Here we define the correspondence for each n by the following. First we relate the first n spikes directly across X and Y.

But then we zig-zag after this point. If we give X the lexicographic ordering, we move each element further along. Then we put $\infty$ at $(n,0)$.

Then note that $\infty$ was previously distance 1 from everything. Now it is distance 1 from everything but $(n,1)$ which it is distance $1-2^{-n}$ from.

Furthermore other terms either maintain distance 1 or they gain a new neighbor so distance changes from $1$ to $1-2^{-m}$ for $m > n$ showing $dis(R) = 2^{-n}$.

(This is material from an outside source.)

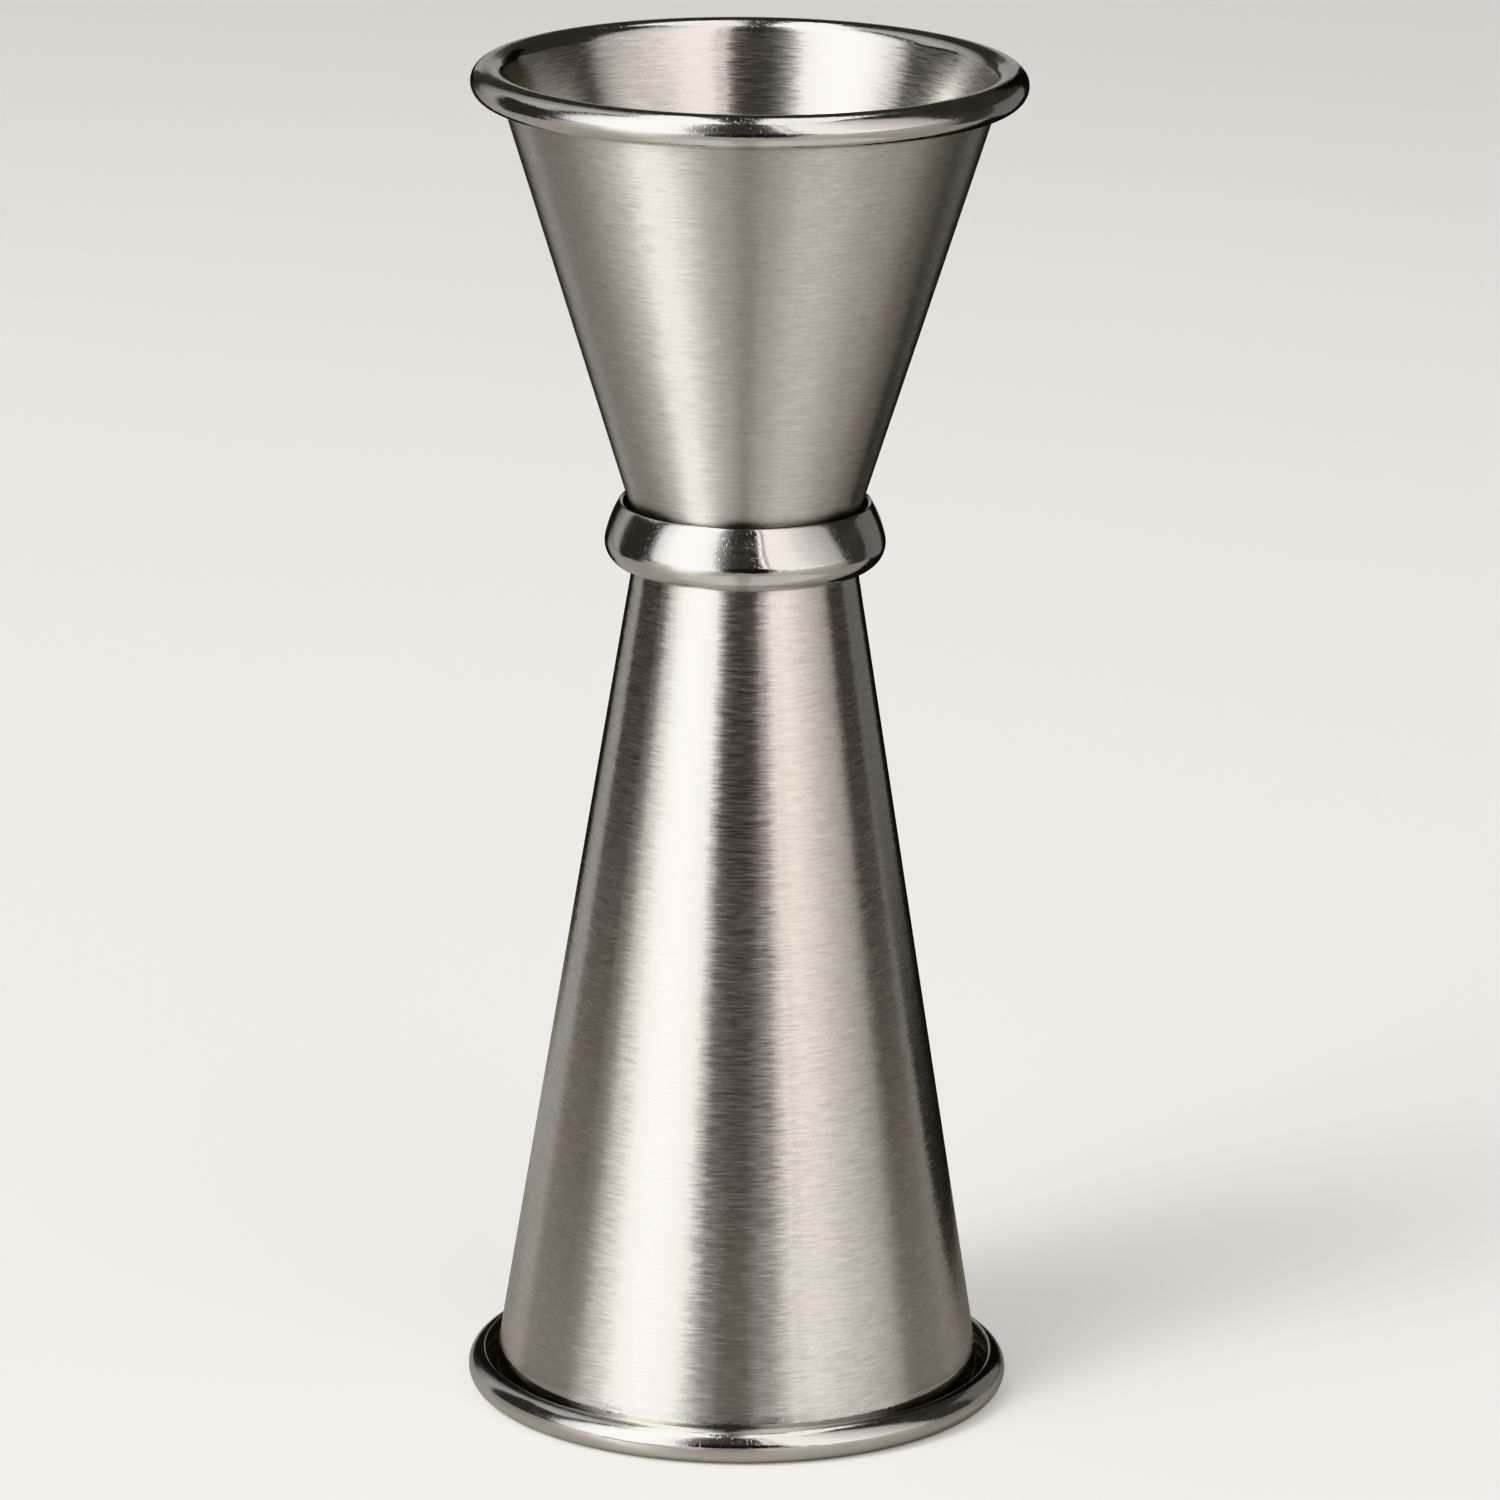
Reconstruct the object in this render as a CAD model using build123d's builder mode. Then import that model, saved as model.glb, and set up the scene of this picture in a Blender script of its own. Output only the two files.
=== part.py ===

Thus $d_{GH}(X,Y) = 0$ and notably $X,Y$ are complete bounded metric spaces that fail to be isometric despite being lying distance 0 apart showing that being totally bounded is a crucial property to attain the distance.

Answer 4

In the embedding problem we care only about the distances between the images of $x\in X$ and $y \in Y$ denoted by $\rho(x,y)$, the rest of the container space being superfluous. Therefore, we consider

$$\rho\colon X \times Y\to [0, \infty)$$ such that

1. $ \rho(x,y) + \rho(x,y') \ge d_Y(y,y')$

2. $ \rho(x,y) + \rho(x',y) \ge d_X(x,x')$

3. $ \rho(x,y) + d_Y(y, y') \ge \rho(x,y')$

4. $\rho(x,y) + d_X(x,x') \ge \rho(x', y)$

From 3., 4. we get

5. $|\rho(x, y)-\rho(x,y')| \le d_Y(y,y')$

6. $|\rho(x,y) - \rho(x',y)| \le d_X(x,x')$

Now the G-H distance between $X$ and $Y$ equals

$$\inf_{\rho}( D_{\rho})\colon = \inf_{\rho} (\max( \sup_{x\in X} \inf_{y\in Y} \rho(x,y), \sup_{y\in y} \inf_{x\in X} \rho(x,y)) )$$

over all functions $\rho$ satisfying the conditions 1.-4. It is easy to see that if $X$, $Y$ are compact this family of functions $\{\rho\}$ satisfies the conditions of Arzela-Ascoli, and moreover the functional $\rho\mapsto D_{\rho}$ is continuous. Hence the G-H distance is achieved for compact metric space $X$, $Y$.